Optical Proximity Correction is the process of modifying the polygons that are drawn by the designers to compensate for the non-ideal properties of the lithography process. Given the shapes desired on the wafer, the mask is modified to improve the reproduction of the critical geometry. This is done by dividing polygon edges into small segments and moving the segments around, and by adding additional small polygons to strategic locations in the layout. The addition of OPC features to the mask layout allows for tighter design rules and significantly improves process reliability and yield. The following figure demonstrates the use of and results of OPC (taken from [1]).

Here is another figure showing the results of applying OPC (opt) to a simple mask layout to reduce corner rounding (taken from [1]).

OPC
Algorithms
OPC is often run on the entire
chip at once.
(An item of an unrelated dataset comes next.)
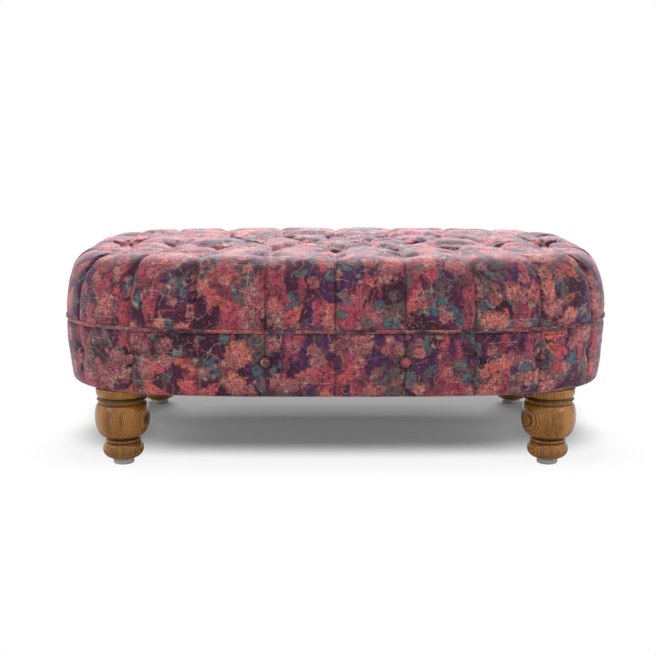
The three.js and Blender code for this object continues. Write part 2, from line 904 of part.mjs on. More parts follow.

There are many different types of OPC algorithms, the two main
classifications being rule-based and model-based. Each involves subdividing
polygons into smaller shapes or edge segments (fragmentation), moving or adding
to the shapes, performing a fast simulation to determine if the new locations
are better, moving them somewhere else, and iteratively repeating this process.
Rule-based OPC is simpler in that various geometries are treated by different
rules. Model-based OPC is more complex and involves simulation of various
process effects, which may be accomplished by computing a weighted sum of
pre-simulated results for simple edges and corners that are stored in a library.
Managing the large geometry database is CPU intensive, and the simulations
involved in model-based OPC are even more CPU intensive since there is no closed
form solution for the optimal layout. Nick Cobb describes a high performance OPC
algorithm in his 1998 PhD thesis [1].
The following figure gives a general overview of an OPC algorithm (taken from [1]).
Problem
Size
The OPC problem is unique in its
complexity. Most algorithms become easier to perform each year as CPU speed is
constantly increasing. However, OPC involves using today’s processors to
design tomorrow’s processors, which means that the problem size scales with
the speed to today’s processors. In fact, the problem complexity may scale
more quickly than the current CPU speeds are increasing because of additional
factors such as an increasing number of mask (metal) layers.
Today’s integrated circuits
typically contain eight metal layers and two poly layers, which translates into
several dozen mask layers. A modern design with 50 million transistors can
contain more than a billion shapes. GDSII layout files can reach sizes of
50-100GB after OPC features are added and the geometry is flattened. Since the
OPC problem involves storing a dynamic polygon database, tens of GBs of memory
are likely needed for good performance. These figures roughly double with each
technology generation.
Parallel
Hardware
Exact runtimes are difficult to
obtain from industry, but one company in the semiconductor industry claimed that
a typical ten-iteration OPC run takes on the order of 30 hours on a 64
processor, 500MHz Alpha system [2]. With good efficiency and processor
utilization, this translates into 1920 CPU hours, or over two and a half months
of CPU usage. I assume this was a shared memory system since it was referred to
as a “64 processor machine” but am unsure of the specifics. This machine is
probably not fast enough for the top 500 list.
How parallelizable is the OPC algorithm? Since there are several variations of OPC algorithms, this is difficult to say. One obvious way to run OPC on N processors is to subdivide the layout into N regions, and process one region on each processor. However, the non-uniform distribution of geometry over the layout area (high density for cache and custom logic, low density for pins and large signal drivers, etc.) and the iterative nature of OPC will likely lead to problems in load balancing. Perhaps a better strategy is to divide the layout into >> N regions and initially assign the first N regions to the N processors. When a processor is finished with one region, it is assigned a new region until all regions have been exhausted. The actual method of parallelization is likely confidential information held by the EDA tool vendors.
The
Need for Parallel Algorithms
Time to market is important to
the success of semiconductor manufacturers. In the above section it was noted
that running OPC on a single processor system could take more than two months
per design iteration. This is clearly not feasible for a company with a tight
design and production schedule, as the OPC time would dominate the later stages
of design/early stages of production. Therefore, the use of parallel processing
is mandatory for cutting-edge semiconductor makers.
References
[1] Nick Cobb, “Fast Optical and Process Proximity Correction Algorithms
for Integrated Circuit Manufacturing,” PhD Thesis, University of California,
Berkeley, 1998.
[2] Private conversation with an engineer from the semiconductor
industry.
Links
http://www.sematech.org/resources/litho/meetings/ngl/20010806/Poster30%20Sigma-C.pdf
http://portal.acm.org/citation.cfm?id=378332&jmp=indexterms&dl=portal&dl=ACM
Note: After a while of Google searching I found a
great PPT presentation that included typical OPC runtimes in days, but IE
crashed when I pressed the back button, before I could bookmark the page, and I
can’t remember the search terms I used to find it.